Rozumiem, że to twoja opinia. Tylko pytanie, jaki czas temu byłaś tam - kiedyś była inna instruktorka i wszystko wyglądało zupełnie inaczej niż teraz. Więc to też dużo zmienia, w każdym razie obecnej nic zarzucić nie mogę - ma międzynarodowe kwalifikacje, pracowała za granicą i jazdy prowadzi - według mnie - świetnie. Ale wiadomo, instruktorów tu dużo, wszyscy szukają czego innego.
Mirando, a jeździłaś w Jasminum? Chodzi o to żebyś nie mówiła o "klepaniu tyłka", jeśli tak na prawdę nic nie wiesz i dawno Cię tam ni było.
Jasminoholicy zaatakowali, i brak odzewu.
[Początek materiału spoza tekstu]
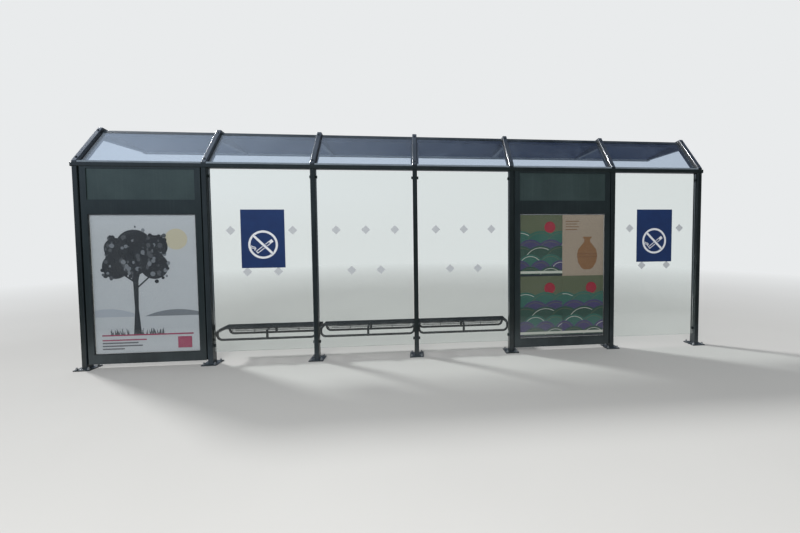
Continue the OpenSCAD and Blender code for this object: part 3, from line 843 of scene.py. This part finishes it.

Z nami się nie walczy !
Myśle, że od ostatniej pani wizyty wiele się zmieniło, może powinnaś wpaść jeszcze raz, niedługo, i zobaczyć jak jest teraz?
oliwia.fionna.2000 pisałam chyba, że widziałam, a nie jeździłam i że było to jakiś czas temu
Jeśli coś się zmieniło to super, będę mogła polecić znajomym z Siedlec i na pewno w wolnej chwili przejadę się tam kiedyś zobaczyć 😉
hszonszcz   wredny hszonszcz.
17 marca 2013 18:34
Szkoda, że nie ma tutaj żadnej ankiety, które obozy są warte polecenia... Nie dałoby się czegoś takiego zrobić?